The most important ingredient is a well branched conifer to start with. Corkscrew spirals use a central dowel or stick around which the conifer stem is wound. At some point in the future when the trunk thickens, the stick is removed and the plant should support itself. The spiral then only requires regular trimming to maintain shape and look neat. 

Straight stemmed spiral require the use of a straight conifer which exhibits multi branching along the trunk. To make a spiral, wrap tape of thick ribbon around the outside of the conifer beginning at the base and winding up the plant. Now prune out the exposed sections of the conifer that are not covered by the tape/ribbon. The end result will vary depending on the thickness of tape and spacing between the spirals. Finally, remove tape and give a light manicure to any rough edges.

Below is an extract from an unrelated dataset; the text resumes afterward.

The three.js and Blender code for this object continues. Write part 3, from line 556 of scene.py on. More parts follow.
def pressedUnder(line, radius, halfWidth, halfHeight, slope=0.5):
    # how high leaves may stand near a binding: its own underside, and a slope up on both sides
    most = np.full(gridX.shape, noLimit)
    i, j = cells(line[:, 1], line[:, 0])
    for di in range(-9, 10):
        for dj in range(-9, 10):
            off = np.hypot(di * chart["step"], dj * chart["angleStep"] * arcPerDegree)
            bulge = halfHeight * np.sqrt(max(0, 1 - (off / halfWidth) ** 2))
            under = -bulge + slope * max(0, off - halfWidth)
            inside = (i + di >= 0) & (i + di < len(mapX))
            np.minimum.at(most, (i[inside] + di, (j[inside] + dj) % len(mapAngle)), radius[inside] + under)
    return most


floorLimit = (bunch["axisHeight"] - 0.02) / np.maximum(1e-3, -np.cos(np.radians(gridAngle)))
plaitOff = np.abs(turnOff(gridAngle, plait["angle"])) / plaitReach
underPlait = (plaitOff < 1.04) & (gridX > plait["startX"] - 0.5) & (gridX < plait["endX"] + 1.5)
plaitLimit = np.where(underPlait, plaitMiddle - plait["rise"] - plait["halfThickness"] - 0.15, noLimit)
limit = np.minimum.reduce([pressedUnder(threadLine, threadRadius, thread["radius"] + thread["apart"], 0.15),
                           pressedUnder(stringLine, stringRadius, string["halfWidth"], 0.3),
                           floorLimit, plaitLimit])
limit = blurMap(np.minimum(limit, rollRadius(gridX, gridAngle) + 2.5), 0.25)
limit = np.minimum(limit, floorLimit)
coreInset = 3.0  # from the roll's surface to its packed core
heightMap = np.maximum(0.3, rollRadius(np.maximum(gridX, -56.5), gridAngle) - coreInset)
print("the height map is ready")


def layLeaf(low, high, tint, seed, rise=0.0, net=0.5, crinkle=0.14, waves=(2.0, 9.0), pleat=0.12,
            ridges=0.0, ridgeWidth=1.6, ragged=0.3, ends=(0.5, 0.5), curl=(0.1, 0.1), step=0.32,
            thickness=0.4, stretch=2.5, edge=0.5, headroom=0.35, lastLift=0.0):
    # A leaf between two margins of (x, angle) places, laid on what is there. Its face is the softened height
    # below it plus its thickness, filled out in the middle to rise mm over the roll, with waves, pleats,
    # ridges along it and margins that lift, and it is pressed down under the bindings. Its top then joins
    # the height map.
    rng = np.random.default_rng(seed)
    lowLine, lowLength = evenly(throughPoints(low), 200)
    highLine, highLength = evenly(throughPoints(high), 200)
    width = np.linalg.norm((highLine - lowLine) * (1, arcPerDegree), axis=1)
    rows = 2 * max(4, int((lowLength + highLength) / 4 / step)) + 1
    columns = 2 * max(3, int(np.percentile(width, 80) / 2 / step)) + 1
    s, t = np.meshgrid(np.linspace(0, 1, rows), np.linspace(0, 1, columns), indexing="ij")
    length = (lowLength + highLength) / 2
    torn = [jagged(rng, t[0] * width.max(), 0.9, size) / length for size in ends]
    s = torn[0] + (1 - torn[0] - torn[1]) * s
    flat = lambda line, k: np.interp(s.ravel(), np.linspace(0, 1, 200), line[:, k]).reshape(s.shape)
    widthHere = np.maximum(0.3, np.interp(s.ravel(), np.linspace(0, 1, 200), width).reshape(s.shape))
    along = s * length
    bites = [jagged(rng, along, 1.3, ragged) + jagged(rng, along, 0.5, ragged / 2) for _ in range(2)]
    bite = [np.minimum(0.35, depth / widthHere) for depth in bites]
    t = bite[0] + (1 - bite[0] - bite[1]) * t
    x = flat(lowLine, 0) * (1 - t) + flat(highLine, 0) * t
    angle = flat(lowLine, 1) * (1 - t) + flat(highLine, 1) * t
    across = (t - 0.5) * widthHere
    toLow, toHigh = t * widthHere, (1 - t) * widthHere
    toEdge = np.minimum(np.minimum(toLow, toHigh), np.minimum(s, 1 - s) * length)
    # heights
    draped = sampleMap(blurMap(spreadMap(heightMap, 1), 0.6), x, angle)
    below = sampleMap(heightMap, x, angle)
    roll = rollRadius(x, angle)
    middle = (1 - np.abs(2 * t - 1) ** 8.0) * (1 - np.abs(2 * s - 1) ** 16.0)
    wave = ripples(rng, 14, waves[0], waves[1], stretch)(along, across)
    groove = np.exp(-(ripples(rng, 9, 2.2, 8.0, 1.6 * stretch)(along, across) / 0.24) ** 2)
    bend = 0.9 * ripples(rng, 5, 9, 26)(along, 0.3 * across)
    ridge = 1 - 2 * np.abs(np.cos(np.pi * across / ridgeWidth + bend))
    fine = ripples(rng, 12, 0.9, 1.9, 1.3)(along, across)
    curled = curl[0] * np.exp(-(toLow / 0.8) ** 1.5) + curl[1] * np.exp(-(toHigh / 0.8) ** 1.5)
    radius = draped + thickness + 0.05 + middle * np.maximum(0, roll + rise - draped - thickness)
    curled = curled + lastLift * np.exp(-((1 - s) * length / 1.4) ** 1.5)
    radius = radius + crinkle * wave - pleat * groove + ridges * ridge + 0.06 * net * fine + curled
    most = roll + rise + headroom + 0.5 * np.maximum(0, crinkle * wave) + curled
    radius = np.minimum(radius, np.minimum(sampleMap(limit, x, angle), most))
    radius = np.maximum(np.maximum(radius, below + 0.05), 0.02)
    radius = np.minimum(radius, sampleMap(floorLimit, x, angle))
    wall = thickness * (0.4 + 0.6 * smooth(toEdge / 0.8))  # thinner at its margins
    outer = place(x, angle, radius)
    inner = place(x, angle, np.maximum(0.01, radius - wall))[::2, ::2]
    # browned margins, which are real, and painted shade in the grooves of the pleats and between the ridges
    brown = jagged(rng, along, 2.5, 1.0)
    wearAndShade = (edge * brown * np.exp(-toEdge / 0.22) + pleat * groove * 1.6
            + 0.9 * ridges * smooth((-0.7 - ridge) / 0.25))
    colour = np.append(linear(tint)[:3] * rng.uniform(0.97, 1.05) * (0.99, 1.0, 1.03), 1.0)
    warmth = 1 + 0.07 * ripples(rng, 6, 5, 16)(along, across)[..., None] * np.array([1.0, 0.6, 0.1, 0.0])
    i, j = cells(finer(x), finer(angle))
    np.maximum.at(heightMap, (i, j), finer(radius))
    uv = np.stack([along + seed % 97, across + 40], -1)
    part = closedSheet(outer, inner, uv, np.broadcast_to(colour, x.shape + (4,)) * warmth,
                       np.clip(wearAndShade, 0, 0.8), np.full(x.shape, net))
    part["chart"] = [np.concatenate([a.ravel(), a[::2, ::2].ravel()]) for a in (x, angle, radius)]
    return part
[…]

Once the desired height is reached for either spiral, pinch off the leader and maintain the topiary by trimming for a neat well defined appearance.

Choosing Plants for Bonsai 

Many different types of plant can be used for bonsai including perennial herbs or even weeds, however mostly only trees and shrubs are used. Some plants are used far more often for bonsai than others.  These include:  certain conifers (pines, junipers, spruces, Japanese cedar and yew work best), small-leafed deciduous trees, Azaleas, Berberis, Crateagus, Buxus, Cotoneaster, Eleagnus, certain Cornus, Ilex, Ivy, some gardenias, small-leafed Citrus such as Cumquat, Pomegranate, Leptospermum, some of the small-leafed Eucalypts, Grevilleas, Melaleucas and Callistemons. There are of course others not mentioned here.

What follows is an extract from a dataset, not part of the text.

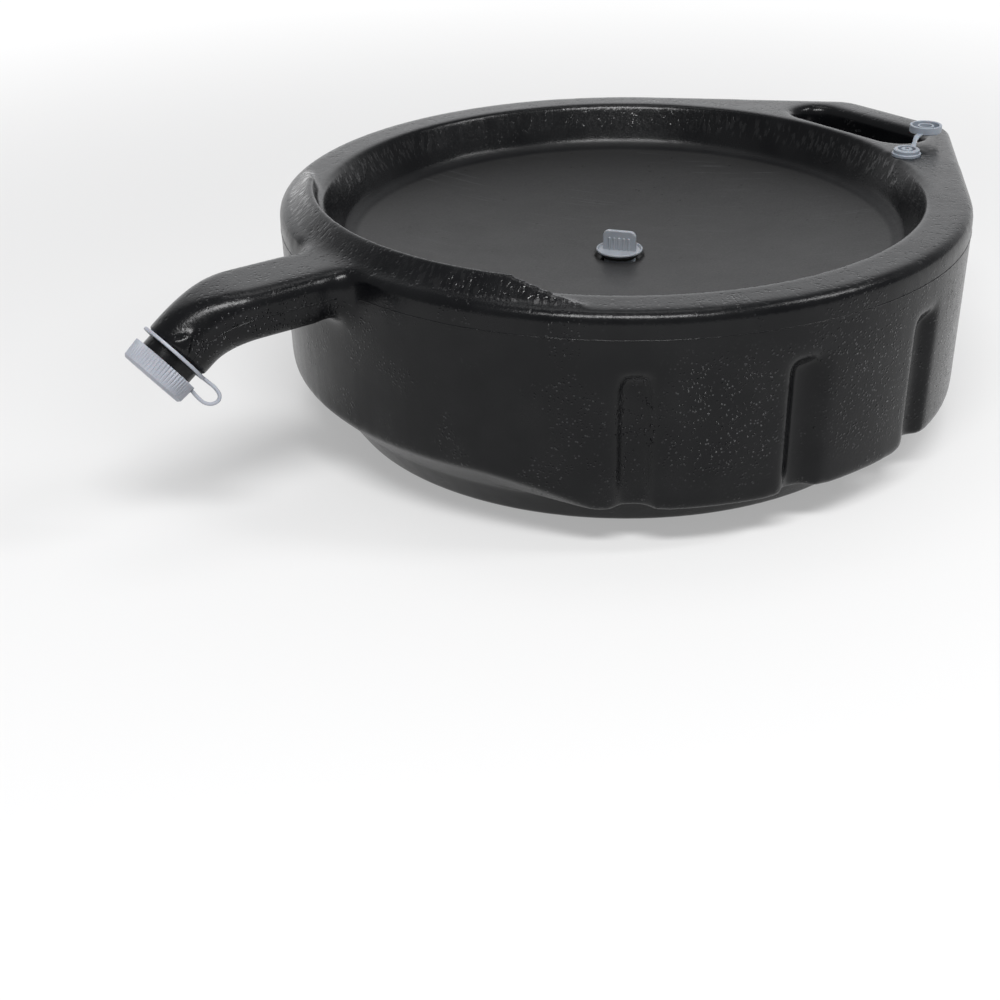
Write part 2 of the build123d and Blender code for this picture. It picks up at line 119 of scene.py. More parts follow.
PARTING_Z = 131.0 * MM
PARTING_STEPS = 900
PARTING_GAP_DEG = 9.0
DRUM_RAY = 0.6
SPOUT_RAY = 0.2
FLASH_ROOT = -0.5 * MM

SPOUT_BEND_R = 62.0 * MM
SPOUT_ROOT_X = -228.0 * MM
SPOUT_STEPS = 18
NECK_STEPS = 8


def joint_named(name):
    return next(joint for joint in frame["joints"] if joint["name"] == name)


# the neck's frame: it starts at the spout's shoulder and runs out along the pouring axis
NECK_DROP = math.radians(36.0)
NECK_OUT = Vector((-math.cos(NECK_DROP), 0, -math.sin(NECK_DROP)))
NECK_DOWN = Vector((math.sin(NECK_DROP), 0, -math.cos(NECK_DROP)))
NECK_SIDE = Vector((0, 1, 0))
SHOULDER = Vector(joint_named("neck_turn")["pos_m"])

# the tether's ring, and the corners of the straps' rounded cross-section
RING_INNER_R = 16.8 * MM
RING_OUTER_R = 21.4 * MM
RING_LOW = 0.4 * MM
RING_HIGH = 2.3 * MM
RING_EDGE = 0.45 * MM
RING_STEPS = 96
BAND_CORNERS = 16


# ---------------------------------------------------------------- materials

class Shader:
    """A material's node tree, with short calls for the nodes that it needs."""

    def __init__(self, name):
        self.material = bpy.data.materials.new(name)
        self.material.use_nodes = True
        self.tree = self.material.node_tree
        self.bsdf = self.tree.nodes["Principled BSDF"]
        self.place = self.add("ShaderNodeTexCoord").outputs["Object"]

    def add(self, kind, **settings):
        node = self.tree.nodes.new(kind)
        for key, value in settings.items():
            setattr(node, key, value)
        return node

    def feed(self, socket, value):
        if isinstance(value, bpy.types.NodeSocket):
            self.tree.links.new(value, socket)
        else:
            socket.default_value = value

    def put(self, name, value):
        """Gives one of the surface's own settings a number, a colour or a link."""
        self.feed(self.bsdf.inputs[name], value)

    def math(self, operation, *values):
        node = self.add("ShaderNodeMath", operation=operation)
        for socket, value in zip(node.inputs, values):
            self.feed(socket, value)
        return node.outputs[0]

    def total(self, *values):
        result = values[0]
        for value in values[1:]:
            result = self.math("ADD", result, value)
        return result

    def times(self, *values):
        result = values[0]
        for value in values[1:]:
            result = self.math("MULTIPLY", result, value)
        return result

    def from_axis(self, x, y):
        """Distance from the Z axis."""
        return self.math("SQRT", self.total(self.times(x, x), self.times(y, y)))

    def xyz(self, vector=None):
        node = self.add("ShaderNodeSeparateXYZ")
        self.feed(node.inputs[0], vector or self.place)
        return node.outputs[0], node.outputs[1], node.outputs[2]

    def vector(self, x, y, z):
        node = self.add("ShaderNodeCombineXYZ")
        for socket, value in zip(node.inputs, (x, y, z)):
            self.feed(socket, value)
        return node.outputs[0]

    def noise(self, size, detail=2.0, vector=None):
        """Noise of 0 to 1 whose features are about size metres across."""
        node = self.add("ShaderNodeTexNoise")
        self.feed(node.inputs["Vector"], vector or self.place)
        node.inputs["Scale"].default_value = 1 / size
        node.inputs["Detail"].default_value = detail
        return node.outputs["Fac"]

    def cells(self, size):
        """Distance from the nearest of many scattered points, which are about size metres apart."""
        node = self.add("ShaderNodeTexVoronoi")
        self.feed(node.inputs["Vector"], self.place)
        node.inputs["Scale"].default_value = 1 / size
        return node.outputs["Distance"]

    def ramp(self, value, low, high, out_low=0.0, out_high=1.0):
        """Smooth step of value from low to high."""
        node = self.add("ShaderNodeMapRange", interpolation_type="SMOOTHSTEP")
        for socket, number in zip(node.inputs, (value, low, high, out_low, out_high)):
            self.feed(socket, number)
        return node.outputs[0]

    def band(self, value, low, high, soft):
        """1 between low and high, and 0 outside, with soft edges."""
        rise = self.ramp(value, low - soft, low + soft)
        fall = self.ramp(value, high - soft, high + soft, 1.0, 0.0)
        return self.math("MULTIPLY", rise, fall)

    def mix(self, share, first, second):
        node = self.add("ShaderNodeMix", data_type="RGBA")
        self.feed(node.inputs[0], share)
        self.feed(node.inputs[6], first)
        self.feed(node.inputs[7], second)
        return node.outputs[2]

    def bump(self, height, depth):
        """Bump whose height of 0 to 1 stands for depth metres. Returns the bent normal."""
        node = self.add("ShaderNodeBump")
        node.inputs["Strength"].default_value = 1.0
        node.inputs["Distance"].default_value = depth
        self.feed(node.inputs["Height"], height)
        self.put("Normal", node.outputs[0])
        return node.outputs[0]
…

  • Regardless of the skill of the bonsai creator, the original material which is used to create the bonsai will have an effect on the end result.  There are a number of things you should consider when selecting stock:
  • Eliminate the completely unsuitable.  You should immediately eliminate unhealthy or diseased plants.  Anything that shows signs of insect infestation should be left alone. If the soil in the pot is too wet or too dry, the chances are that the specimen will not be too healthy. Ensure that if it is in leaf, that the leaves are bright and not speckled or dry around the margins. Bark should be smooth and not wrinkled. Check for the presence of moss which would suggest that the tree has become established in its container and is a desirable feature. Check for the presence of a drainage hole underneath the container, but do not worry if there is some fungal growth here since this is normal.   
  • Observe the structure of the plant.  If there are any serious structural defects, decide whether they can be concealed.  If not, the plant may not be worth using.
  • Look for favourable attributes.  For example, does the plant show a pronounced 'tree-like' shape, a pleasing curve, etc?  Are the branches growing in an aesthetically pleasing manner?  Are the branches arranged around the plant evenly?  
  • Are the larger branches on the bottom of the plant and the smaller branches toward the top?  When looking at branches, remember that the location of branches on a trunk is actually set.  Widely spaced branches cannot be made to come closer together.  It is better to select a plant with many smaller branches that can be pruned.  Leaves and soft foliage are not important structurally, as they will grow around the structural elements of the bonsai.  These are the renewable parts of the plant: the trunk and branches are the important structural attributes.
  • Generally speaking, trees with smaller leaves or needles work best. Whilst the leaves of many deciduous trees can be reduced in scale those of longer needled conifers are more challenging, the exception being Japanese black pine (Pinus thunbergii). The leaves of deciduous trees with larger leaves can be successfully miniaturised if they are not re-potted too frequently and if some or all of the leaves are trimmed off. 
  • If choosing flowering or fruiting trees, consideration should be given to the size of the fruit and flowers. For instance, normal apple tree fruits would look out of scale whereas crab apples look in scale. Once again those with small fruits and flowers are more well suited e.g. cotoneaster and pyracantha.